I haven't seen the profile, but Inderbir said that a block copy gave him an immediate improvement of about 30%. I'd also like to check the stack trace to confirm if a block copy is really needed here anyway. Thinking about it, it might be needed for copying one part of a memory-mapped file to another, but it should be avoided for files that are being accessed with read/write operations.

Embedded Servers

Andy was also intrigued at the (sparse) documentation for Embedded Mulgara Servers. While on this track, he pointed out that LocalSession has "DO NOT USE" written across it. I've seen this comment, but don't know why it's there. I should look into what LocalSession was supposed to do. In the meantime, I recommended not worrying about it - I don't.

The Session implementation needed for local (non-client-server) access is org.mulgara.resolver.DatabaseSession. It should be fine, as this is what the server is using.

When doing RMI, you use RemoteSessionWrapperSession. I didn't name these things, but the standard here is that the part before "Wrapper" is the interface being wrapped, and the thing after "Wrapper" is the interface that is being presented. So RemoteSessionWrapperSession means that it's a Session that is a wrapper around a RemoteSession. The idea is to make the Session look completely local. The reason for wrapping is to pick up the RemoteExceptions needed for RMI and convert them into local exceptions. At the server end, you're presenting a SessionWrapperRemoteSession to RMI. This is wrapping a Session to look like a RemoteSession (meaning that all the methods declare that they throw RemoteException). Obviously, from the server's perspective, the Session being wrapped here must be local. And the session that is local for the server is DatabaseSession. So to "embed" a database in your code, you use a DatabaseSession.

The way to get one of these is to create an org.mulgara.resolver.Database, and call Database.newSession(). Databases need a lot of parameters, but most of them are just configuration parameters that are handled automatically by org.mulgara.resolver.DatabaseFactory. Look in this factory for the method:
 public static Database newDatabase(URI uri, File directory, MulgaraConfig config);
A MulgaraConfig is created with using the URL of an XML configuration file. By default, we use the one found in conf/mulgara-x-config.xml, which is loaded into the jar:
 URL configUrl = ClassLoader.getSystemResource("conf/mulgara-x-config.xml");
MulgaraConfig config = MulgaraConfig.unmarshal(new InputStreamReader(configUrl.openStream()));
config.validate();
(configUrl has a default of: jar:file:/path/to/jar/file/mulgara-1.1.1.jar!/conf/mulgara-x-config.xml)

As an aside, it's supposed to be possible to do all of this by creating an EmbeddedMulgaraServer with a ServerMBean parameter that isn't doing RMI. Unfortunately, there are no such ServerMBeans available. (Maybe I should write one?)

Also, I believe that the purpose of the embedded-dist Ant target is to create a Jar that has these classes along with all the supporting code, but without anything related to RMI. So the embedded Jar should be all you need for this, but I haven't used it myself, so I'm just making an educated guess. :-)

SPARQL

Since I had been working on this up until mid-December, it is worth noting where I am with it.
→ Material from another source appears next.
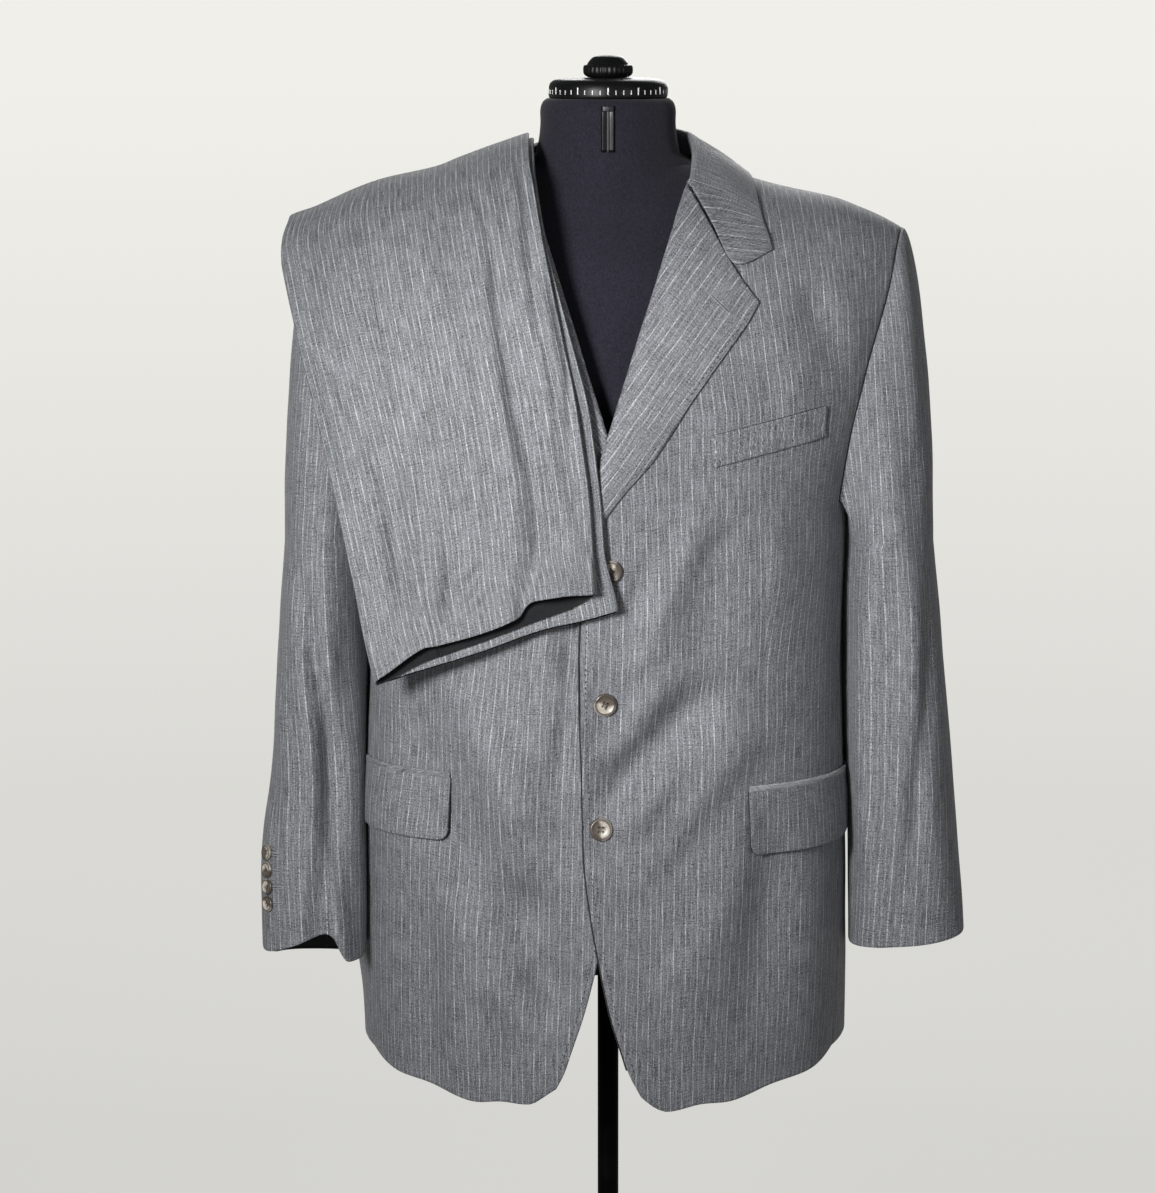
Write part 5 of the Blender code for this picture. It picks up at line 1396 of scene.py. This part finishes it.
def stitch_run(name, side, x, z, out):
    """Pick stitches on a front, along the line of x and z."""
    run = running(stacked(x, z), 0)
    parts = []
    for number in range(int(run[-1] / STITCH_STEP)):
        start = (number + 0.5) * STITCH_STEP + 0.0004 * math.sin(2.3 * number)
        at = start + STITCH * np.linspace(0.0, 1.0, 5)
        path = on_front(side, np.interp(at, run, x), np.interp(at, run, z), out)
        parts.append(tube_mesh(path, STITCH_RADII, 5))
    # the stitches are near black: painted shade of the dimple each stitch makes
    adopt(new_mesh(name + hand(side), *join_parts(parts), [THREAD_PAINTED_SHADE]))


def buttonhole(name, place, length, eye=True):
    """A worked hole: place(along, across, out) is on the cloth; the eye is at along 0."""
    half = 0.001
    turns = np.linspace(math.pi / 2, 3 * math.pi / 2, 15)
    radius = EYE_RADIUS if eye else half
    loop = [(radius * 0.6 + radius * math.cos(a), radius * math.sin(a)) for a in turns]
    side_along = np.linspace(0.0035, length, 42)
    end = [(length + 0.0006, -0.0005), (length + 0.0008, 0.0), (length + 0.0006, 0.0005)]
    outline = loop + [(x, -half) for x in side_along] + end + [(x, half) for x in side_along[::-1]]
    count = len(outline)
    flat = through(np.arange(count + 1), outline + outline[:1], np.linspace(0, count, 260)[:-1])
    bead = HOLE_BEAD * (1 + 0.3 * np.sin(np.arange(len(flat)) * 2 * math.pi / 3))
    points, faces = tube_mesh(place(flat[:, 0], flat[:, 1], 0.00015), bead, closed=True)
    # the slit is a near-black strip: painted shade in the cut
    slit_along = np.linspace(-0.0002, length, 12)
    slit = [place(slit_along, np.full(12, across), 0.00022) for across in (-0.00015, 0.00015)]
    slit_faces = grid_faces(2, 12) + len(points)
    obj = new_mesh(name, np.concatenate([points] + slit), [*faces, *slit_faces], [THREAD, THREAD_PAINTED_SHADE])
    marks = np.repeat((0, 1), (len(faces), len(slit_faces))).astype(np.int32)
    obj.data.polygons.foreach_set("material_index", marks)
    adopt(obj)


# shares of the radius and the thickness
BUTTON_SIDE = (
    (0.3, 0.6), (0.56, 0.63), (0.64, 0.72), (0.72, 0.94), (0.8, 1.0), (0.88, 0.96), (0.97, 0.8),
    (1.0, 0.6), (0.985, 0.3), (0.92, 0.0),
)
HOLE_GAP = 0.185
# a button of the front: how far round it the cloth gives its tilt, and its seat on the cloth
BUTTON_BED = 0.008
BUTTON_SEAT = 0.0007
# sewing thread: its radius, distance of its two runs from the middle, arch, and dive into a hole
SEW_RADIUS, SEW_APART, SEW_ARCH, SEW_DIVE = 0.00015, 0.00016, 0.00055, 0.0012


def button_master(name, size, horn, segments=72):
    """A drilled button of its size, facing +Z, with its base at the origin."""
    radius, thick = size
    profile = [(far * radius, high * thick) for far, high in BUTTON_SIDE]
    disc = turned(name + "_disc", profile, horn, segments)
    cutters = bmesh.new()
    gap = HOLE_GAP * radius
    for x in (-gap, gap):
        for y in (-gap, gap):
            place = Matrix.Translation((x, y, thick * 0.5))
            bmesh.ops.create_cone(cutters, cap_ends=True, segments=20, radius1=0.092 * radius,
                                  radius2=0.092 * radius, depth=3 * thick, matrix=place)
    drill = place_object(name + "_drill", from_bmesh(name + "_drill", cutters))
    cut = disc.modifiers.new("Holes", "BOOLEAN")
    cut.operation = "DIFFERENCE"
    cut.object = drill
    cut.solver = "EXACT"
    bpy.context.view_layer.update()
    evaluated = disc.evaluated_get(bpy.context.evaluated_depsgraph_get())
    mesh = bpy.data.meshes.new_from_object(evaluated)
    mesh.name = name
    mesh.materials.clear()
    mesh.materials.append(horn)
    mesh.shade_smooth()
    mesh.set_sharp_from_angle(angle=math.radians(38))
    for helper in (disc, drill):
        bpy.data.objects.remove(helper, do_unlink=True)
    return mesh


def sewing(name, size, matrix):
    """Thread through the four holes of a button at matrix."""
    radius, thick = size
    gap = HOLE_GAP * radius
    parts = []
    for side in (-1, 1):
        for shift in (-SEW_APART, SEW_APART):
            along = np.linspace(-1.0, 1.0, 9)
            high = 0.6 * thick + SEW_ARCH * (1 - along**4) - SEW_DIVE * (np.abs(along) > 0.99)
            path = stacked(along * gap, np.full(9, side * gap + shift), high)
            parts.append(tube_mesh(path, np.full(9, SEW_RADIUS), 6))
    obj = new_mesh(name, *join_parts(parts), [BUTTON_THREAD])
    obj.matrix_world = matrix
    adopt(obj)


def set_button(name, mesh, size, centre, normal, spin, node):
    turn = Vector(normal).to_track_quat("Z", "Y").to_matrix().to_4x4()
    matrix = Matrix.Translation(Vector(centre)) @ turn @ Matrix.Rotation(spin, 4, "Z")
    obj = place_object(name, mesh)
    obj.matrix_world = matrix
    adopt(obj, [node])
    sewing(name + "_thread", size, matrix)


def front_buttons(mesh):
    for number, z in enumerate(BUTTON_HEIGHTS, 1):
        x = float(smooth(CENTRE_LINE, z))
        centre = on_front(1, x, z, BUTTON_SEAT)
        right = on_front(1, x + BUTTON_BED, z) - on_front(1, x - BUTTON_BED, z)
        up = on_front(1, x, z + BUTTON_BED) - on_front(1, x, z - BUTTON_BED)
        normal = unit(np.cross(right, up))
        set_button("horn_front_%d" % number, mesh, BUTTON, centre, normal, 0.6 + 1.9 * number,
                   "button_front_%d" % number)

        def place(along, across, out):
            start_x, start_z = x + FRONT_HOLE_START[0], z + FRONT_HOLE_START[1]
            return on_front(1, start_x + np.asarray(along), start_z + np.asarray(across), out)
        buttonhole("buttonhole_front_%d" % number, place, FRONT_HOLE)


def away_from(inside, point, normal):
    """Normals at points, turned to face away from a place inside."""
    return normal * np.sign(np.sum(normal * (point - inside), axis=-1, keepdims=True))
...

TQL includes graph names as a part of the query, and graph names have been URLs (not URIs) - meaning that they include information on how to find the server containing the graph. Unfortunately, the guys who wrote TQL integrated the session management into the query parsing (if that doesn't make you shake your head in disbelief then you're a more forgiving person than I am). I've successfully decoupled this, and now return an AST that a session manager can work with. This also means that graph names no longer have to describe the location of a server, meaning we can now support arbitrary URIs as graph names. This now puts the burden on the session manager to find a server, but that's easy enough to set up with configuration, a registry, or scanning the AST for graph names if we want backward compatibility.

The next part has been parsing SPARQL. (Something that Andy should be intimately familiar with, given that his name is all over the documents I reference).

With so many people talking about extensions to SPARQL, and after discussing this with a few other people, we decided to go with an LALR parser. This means I've had to write my own lexer/parser definition, instead of going with one of the available definitions, like the JavaCC definition written by Andy. We do have SableCC already in Mulgara, but everyone present agrees that this is a BAD LALR parser so I had to use something new. I chose Beaver/JFlex. It's going well, but I still have a lot of classes to write for the CST. The time taken to do this has me wondering if everyone is being a little too particular about the flexibility of an LALR solution, and maybe I should just go back to Andy's JavaCC definition. OTOH, I really like Beaver/JFlex and having an independent module that can do SPARQL using this parser may be a good thing.

Fortunately the SPARQL spec now has a pretty good grammar specification and terminals, though one or two elements seemed redundant, and I've jumped over them (such as PNAME_LN. Instead I defined IRIref ::= IRI_REF | PNAME_NS PN_LOCAL? ). I've been getting some simple CSTs out of it so far, but have a way to go yet.

Once I have it all parsing, of course, I have to transform the result into an AST. Fortunately, most of the SPARQL AST is compatible with Mulgara. The only exceptions are the FILTER operator (SPARQL's "constraints") and the OPTIONAL operator. I'm pretty sure I can handle OPTIONAL as a cross between a disjunction (which can leave unbound variables) and conjunctions (which matches variables between the left and the right). Filters should be easy, since all our resolutions are performed through nested, lazy evaluation of conjunctions and disjunctions. Handling the syntax of filters is another matter, but I expect it to be more time consuming than difficult.

Holdup

Since writing these comments about implementing SPARQL, I haven't had time to work on it again. Hopefully that will change soon with the new job. But in the meantime, the loss of time has me thinking that I should reconsider using a pre-built SPARQL definition for a less expressive parser, and come back to Beaver/JFlex at a later date.

I've heard that the Jena JavaCC grammar may be a little heavily geared towards Jena, but I've been given another definition by my friend Peter which is more general and apparently passes all the relevant tests. I suppose I should go and learn JavaCC now.

3 comments:

Anonymous said...

nice writeup!

leopard has a 64-bit java5 vm, btw :)

Paula said...

It has? I'm pleased to hear it! I'd heard that it hadn't, along with a lot of other missing Java stuff - like Java 6, but never bothered to check for myself.

Just proves that you can't believe everything you read (esp. this blog). Thank you!

Anonymous said...

yup, -d64 when launching